── The input

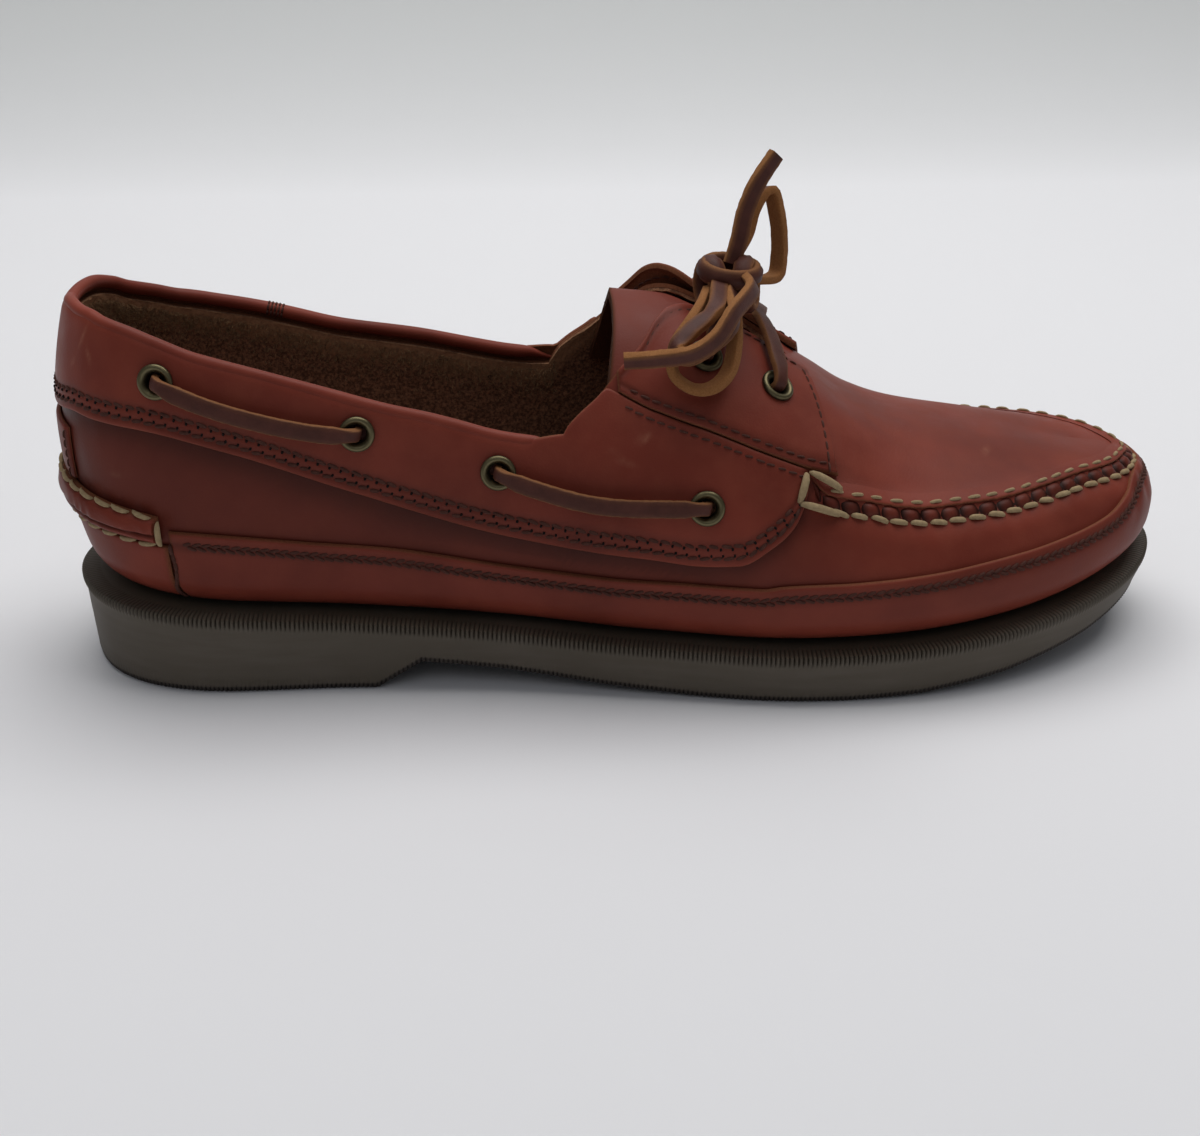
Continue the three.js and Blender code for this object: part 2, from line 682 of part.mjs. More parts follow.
// Side laces weaving in and out of four eyelets on each side
const seatOf = (name) => seats.find((place) => place.name === name);
const outsideRun = 1.6 + 2 * gap + laceThick / 2;
const insideRun = barrelEnd - gap - laceThick / 2;
const onLast = (u, girth, out) => ({ point: lastAt(u, girth, out), up: lastNormal(u, girth) });
const inBore = (place, out, up) => ({
  point: place.centre.clone().addScaledVector(place.out, out),
  up,
});
function laceRun(from, to, outside) {
  const way = to.centre.clone().sub(from.centre).normalize();
  const back = way.clone().negate();
  const depth = outside ? outsideRun : insideRun;
  const sag = outside ? 0.11 : 0;
  const boreTop = 2.3;
  const boreEnd = insideRun + 0.6;
  const [first, second] = outside ? [boreEnd, boreTop] : [boreTop, boreEnd];
  const [leaving, entering] = outside ? [back, way] : [way, back];
  return [
    inBore(from, first, leaving),
    inBore(from, second, leaving),
    ...evenly(0.06, 0.94, 6).map((share) => {
      const girth = THREE.MathUtils.lerp(from.girth, to.girth, share);
      const droop = sag * share * (1 - share);
      return onLast(THREE.MathUtils.lerp(from.u, to.u, share), girth - droop, depth);
    }),
    inBore(to, second, entering),
  ];
}
function laceStops(side) {
  const [rear, waistRear, waistFront, front] = ['rear', 'waist_rear', 'waist_front', 'front']
    .map((name) => seatOf(`${name}_${side}`));
  const last = laceRun(waistFront, front, true);
  return [
    ...laceRun(rear, waistRear, true),
    ...laceRun(waistRear, waistFront, false).slice(1),
    ...last.slice(1),
    inBore(front, insideRun + 0.6, last[last.length - 1].up),
  ];
}
add('side_lace_outer', laceSolid(laceStops('outer')), 'rawhide');
add('side_lace_inner', laceSolid(laceStops('inner')), 'rawhide');

// Lace bars over the throat, down into an eyelet at each end, leaning forward on the ridge
function barStops(name, lean) {
  const [left, right] = [seatOf(`${name}_outer`), seatOf(`${name}_inner`)];
  const leaning = (place, girth) => {
    const share = (girth - place.girth) / (3 - place.girth);
    return place.u + (onInnerSide(place.u) ? -lean : lean) * share;
  };
  const seatDepth = -buildUp - 1;
  const upFrom = lastAt(left.u, left.girth + 0.05, 0).sub(left.centre).normalize();
  const upTo = lastAt(right.u, right.girth + 0.05, 0).sub(right.centre).normalize();
  return [
    inBore(left, seatDepth, upFrom.clone().negate()),
    inBore(left, 2.3, upFrom.clone().negate()),
    ...evenly(left.girth + 0.035, 3, 5)
      .map((girth) => onLast(leaning(left, girth), girth, outsideRun)),
    ...evenly(3, right.girth + 0.035, 5).slice(1)
      .map((girth) => onLast(leaning(right, girth), girth, outsideRun)),
    inBore(right, 2.3, upTo.clone().negate()),
    inBore(right, seatDepth, upTo.clone().negate()),
  ];
}
const barLean = 0.28;
add('lace_bar_throat', laceSolid(barStops('throat', 0)), 'rawhide');
add('lace_bar_instep', laceSolid(barStops('instep', barLean)), 'rawhide');

// Knot on the upper bar, with a fold, two loops and two free ends
const knotSeat = lastAt(seatOf('instep_outer').u + barLean, 3, 0);
const knotHalf = [7.5, 6, 4.2];
const knotLift = 4.9;
const knotShift = -8;
const knotCentre = new THREE.Vector3(knotSeat.x, knotShift, knotSeat.z + knotLift + knotHalf[2]);
const knot = new THREE.SphereGeometry(1, 12, 8)
  .scale(...knotHalf)
  .translate(knotCentre.x, knotCentre.y, knotCentre.z);
add('knot', knot, 'rawhide');
const nearKnot = (x, y, z) => new THREE.Vector3(x, y, z).add(knotCentre);
const atKnot = (x, y, z, clear = 2 * gap) => {
  const way = new THREE.Vector3(x, y, z).normalize();
  const reach = 1 / Math.hypot(way.x / knotHalf[0], way.y / knotHalf[1], way.z / knotHalf[2]);
  return way.multiplyScalar(reach + clear).add(knotCentre);
};
const loopNear = [
  atKnot(-0.75, -0.6, -0.2), nearKnot(-12.5, -20, -5), nearKnot(-16.5, -25, -10),
  nearKnot(-16.5, -27.5, -15.5), nearKnot(-11.6, -28.8, -19), nearKnot(-6.6, -27.7, -19),
  nearKnot(-2.4, -24.5, -16), nearKnot(-0.5, -20, -11), atKnot(0.15, -0.7, -0.7, 5 * gap),
];
const foldNear = [
  atKnot(-0.4, -0.85, 0.2, 3 * gap), nearKnot(-6, -20, -1.5), nearKnot(-12.5, -26.5, -4.5),
  nearKnot(-16.5, -30.5, -8), nearKnot(-14, -32, -9.5), nearKnot(-8, -30.5, -7),
  nearKnot(-2, -25, -3.5), atKnot(0, -1, -0.05),
];
const loopFar = [
  atKnot(0.3, 0.7, 0.5), nearKnot(6, 9, 10), nearKnot(8.5, 11, 17), nearKnot(12, 13, 21),
  nearKnot(14.5, 14, 14), nearKnot(15.5, 14, 4), nearKnot(14.5, 12.5, -2), atKnot(0.9, 0.5, -0.1),
];
const endUp = [
  atKnot(0.2, 0.1, 0.97), nearKnot(3, 2, 11), nearKnot(4.5, 3, 18), nearKnot(7.5, 4, 25),
  nearKnot(12.5, 6.5, 31.8),
];
const endSide = [
  atKnot(0.6, -0.75, 0.3, 5 * gap), nearKnot(4, -17, 3), nearKnot(-2, -29, 1), nearKnot(-7, -35.5, -3.5),
  nearKnot(-13, -38, -6.5), nearKnot(-22, -38.5, -7.5), nearKnot(-30, -38, -8),
];
const cords = {
  bow_loop_near: loopNear,
  bow_fold_near: foldNear,
  bow_loop_far: loopFar,
  bow_end_up: endUp,
  bow_end_side: endSide,
};
Object.entries(cords).forEach(([name, points]) => {
  add(name, cordSolid(points, cordRadius, 2 * points.length), 'rawhide');
});

// Origin under the middle of the shoe without its bow
const loose = ['knot', ...Object.keys(cords)];
const bounds = new THREE.Box3();
group.children.filter((mesh) => !loose.includes(mesh.name)).forEach((mesh) => {
  bounds.expandByObject(mesh);
});
const middle = bounds.getCenter(new THREE.Vector3());
group.children.forEach((mesh) => mesh.geometry.translate(-middle.x, -middle.y, -bounds.min.z));

export default group;
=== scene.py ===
"""Right boat shoe dressed in its leathers, threads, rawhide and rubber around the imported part."""
import sys
import logging
import math
from collections.abc import Callable
from dataclasses import dataclass, field
from enum import Enum
from functools import cached_property

import bmesh
import bpy
import numpy as np
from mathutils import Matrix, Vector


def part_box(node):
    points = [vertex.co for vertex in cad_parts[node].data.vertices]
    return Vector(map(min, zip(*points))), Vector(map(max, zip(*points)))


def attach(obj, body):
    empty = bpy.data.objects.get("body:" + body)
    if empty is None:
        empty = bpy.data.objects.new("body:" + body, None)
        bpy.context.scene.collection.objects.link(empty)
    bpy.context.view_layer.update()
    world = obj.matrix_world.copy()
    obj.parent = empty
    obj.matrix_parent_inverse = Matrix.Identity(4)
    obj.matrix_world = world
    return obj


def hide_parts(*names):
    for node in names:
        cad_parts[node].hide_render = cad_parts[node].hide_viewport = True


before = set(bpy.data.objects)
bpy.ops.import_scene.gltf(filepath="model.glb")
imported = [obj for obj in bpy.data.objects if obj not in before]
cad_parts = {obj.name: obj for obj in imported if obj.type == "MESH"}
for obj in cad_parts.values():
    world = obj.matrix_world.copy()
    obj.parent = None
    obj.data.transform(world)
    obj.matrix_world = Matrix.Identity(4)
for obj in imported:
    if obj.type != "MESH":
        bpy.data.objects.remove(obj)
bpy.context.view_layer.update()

MM = 0.001
# Shares of the sole's length where the ridge of the last begins and ends
RIDGE_ENDS = (0.1, 0.91)
# Millimetres from an edge of leather to the close rows that round it
CLOSE_ROWS = (0, 0.15, 0.4, 0.8)
FINE_ROWS = 80
# A distance in millimetres past every feature
FAR = 99.0
# Leather with no cut edge, burnish, painted shade or scuff
PLAIN = {"raw": 0.0, "shade": 0.0, "scuff": 0.0}
log = logging.getLogger("boat_shoe")


class Side(Enum):
    """The two sides of the foot; the camera sees the outer one."""

    OUTER = "outer"
    INNER = "inner"


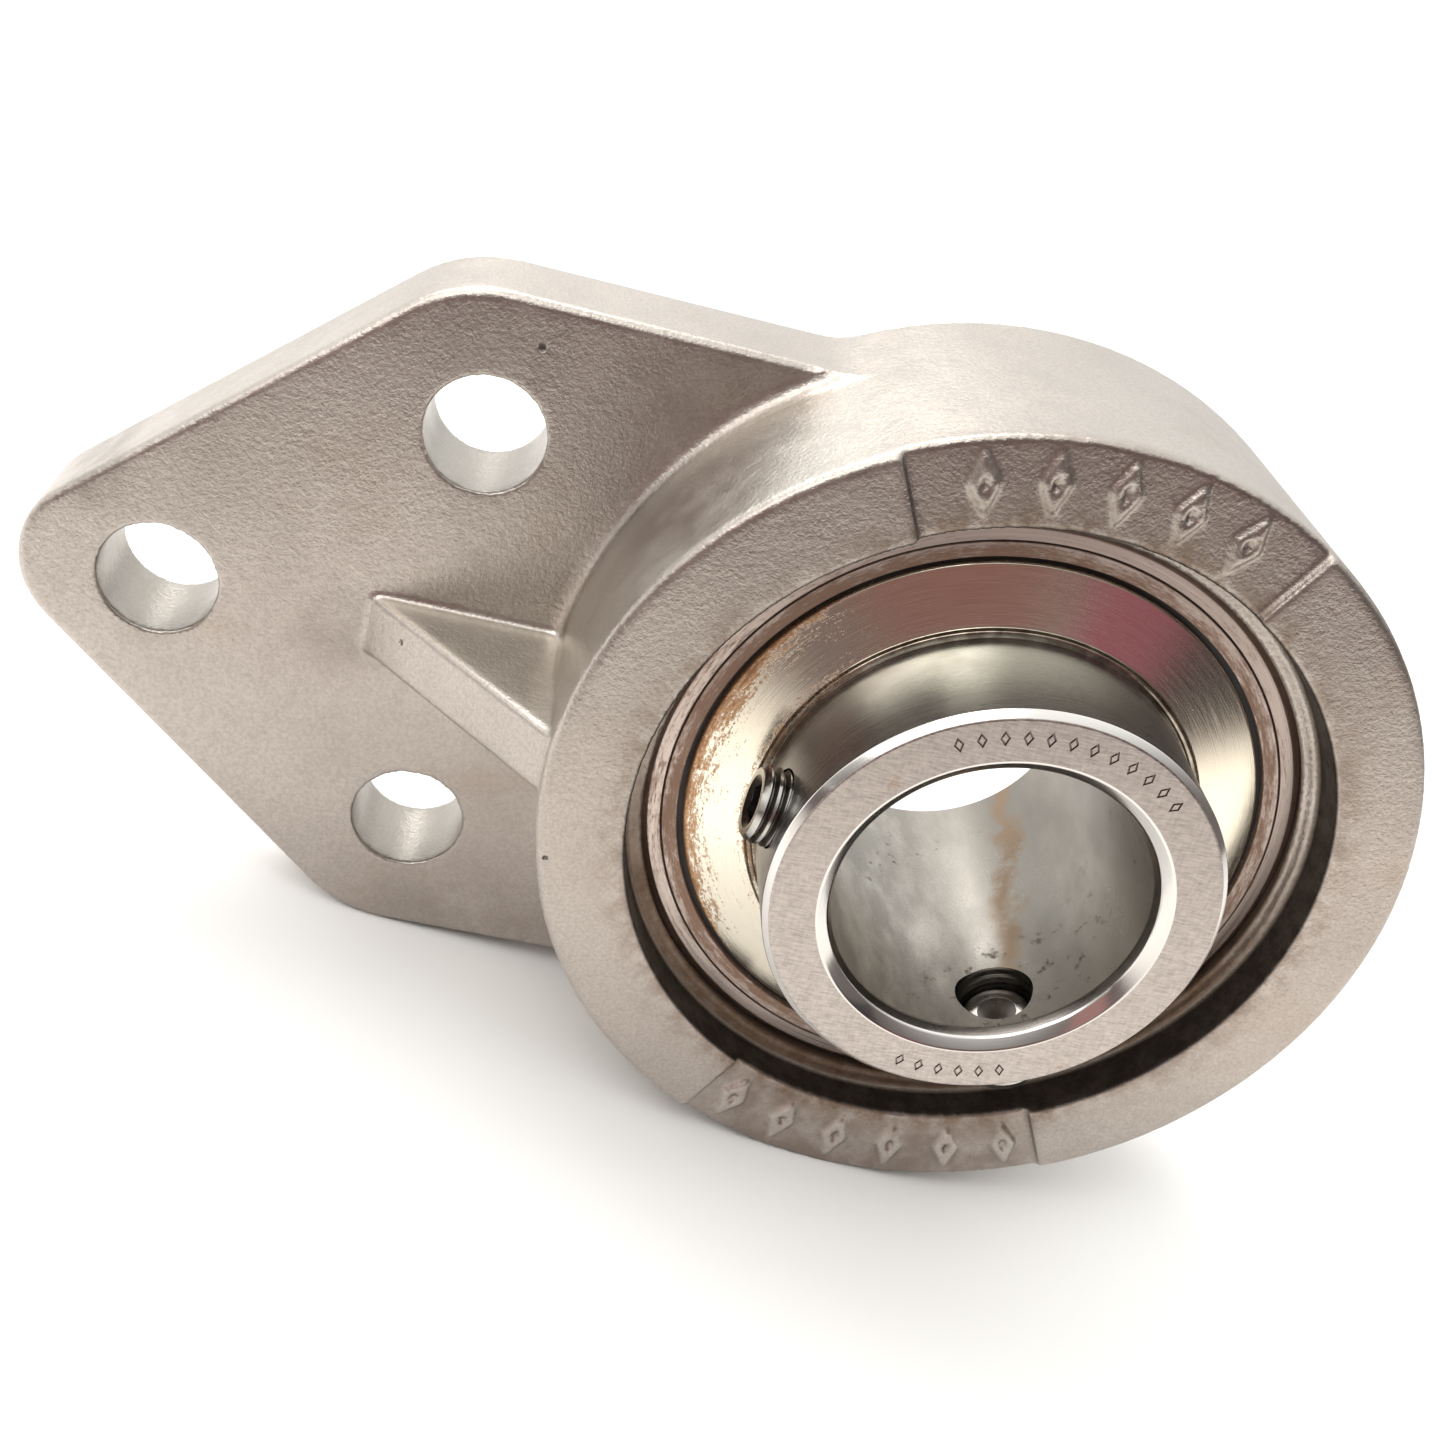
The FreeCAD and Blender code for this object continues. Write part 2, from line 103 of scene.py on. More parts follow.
class Nodes:
    """Short calls for building one material's node tree."""

    def __init__(self, name):
        self.material = bpy.data.materials.new(name)
        self.material.use_nodes = True
        self.tree = self.material.node_tree
        self.shader = self.tree.nodes["Principled BSDF"]
        coordinates = self.tree.nodes.new("ShaderNodeTexCoord")
        self.place = coordinates.outputs["Object"]
        self.facing = coordinates.outputs["Normal"]

    def add(self, kind, inputs=None, **settings):
        node = self.tree.nodes.new(kind)
        for key, value in settings.items():
            setattr(node, key, value)
        for key, value in (inputs or {}).items():
            self.feed(node.inputs[key], value)
        return node

    def feed(self, socket, value):
        if isinstance(value, bpy.types.NodeSocket):
            self.tree.links.new(value, socket)
        else:
            socket.default_value = value

    def math(self, operation, a, b=0.0, clamp=False):
        node = self.add("ShaderNodeMath", {0: a, 1: b}, operation=operation, use_clamp=clamp)
        return node.outputs[0]

    def times(self, *factors, clamp=False):
        """Product of values or masks."""
        product = factors[0]
        for factor in factors[1:]:
            product = self.math("MULTIPLY", product, factor, clamp)
        return product

    def plus(self, *values):
        """Sum of values."""
        total = values[0]
        for value in values[1:]:
            total = self.math("ADD", total, value)
        return total

    def most(self, *masks):
        """The largest of several masks."""
        largest = masks[0]
        for mask in masks[1:]:
            largest = self.math("MAXIMUM", largest, mask)
        return largest

    def stretch(self, scale, place=None):
        """Object coordinates multiplied by a scale for each axis."""
        node = self.add("ShaderNodeVectorMath", {0: place or self.place, 1: scale}, operation="MULTIPLY")
        return node.outputs[0]

    def noise(self, scale, detail=4.0, roughness=0.55, place=None):
        """Noise of the given number of features per metre."""
        inputs = {"Vector": place or self.place, "Scale": scale, "Detail": detail, "Roughness": roughness}
        return self.add("ShaderNodeTexNoise", inputs).outputs["Fac"]

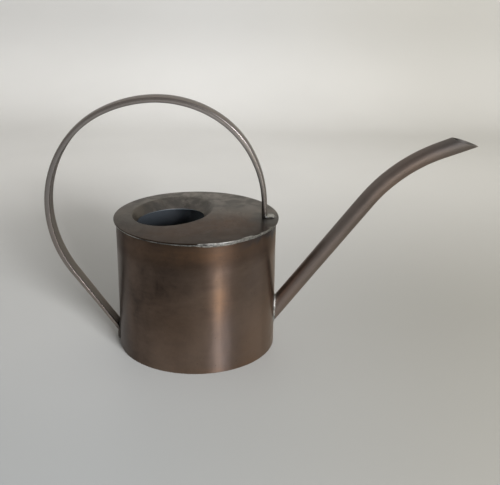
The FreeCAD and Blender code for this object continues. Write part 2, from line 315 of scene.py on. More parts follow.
def build_cover():
    NK = 300
    ks = [2 * math.pi * i / NK for i in range(NK)]
    po = [oval_point(OPEN_OUT, k) for k in ks]
    pi = [oval_point(OPEN_IN, k) for k in ks]
    # where the ray from the oval's centre meets the disc's edge
    c0 = np.array([OPEN_OUT["cx"], OPEN_OUT["cy"]])
    pe = []
    for k in ks:
        d = np.array([math.cos(k), math.sin(k)])
        b = c0 @ d
        t = -b + math.sqrt(b * b - (c0 @ c0 - R_COVER ** 2))
        pe.append(c0 + d * t)
    rings = []

    def add(fn):
        rings.append(np.array([fn(i) for i in range(NK)]))

    def lip_at(i, share, deep, off_n=0.0):
        """Upper surface of the lip; off_n is not used."""
        a, b = po[i], pi[i]
        p = a + (b - a) * share
        z = H - DEPTH * deep
        z += -0.22 * (1 - share) ** 2
        return p, z

    def lip_surface(i, f):
        s = [q[0] for q in LIP]
        d = [q[1] for q in LIP]
        return lip_at(i, f, float(np.interp(f, s, d)))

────

▶ _Problem to solve_
The lines from the one containing "103 of scene.py on. More parts follow." to the one containing "calls for building", both included, are to be extracted exactly; give no other line.

▶ _Reply_
The FreeCAD and Blender code for this object continues. Write part 2, from line 103 of scene.py on. More parts follow.
class Nodes:
    """Short calls for building one material's node tree."""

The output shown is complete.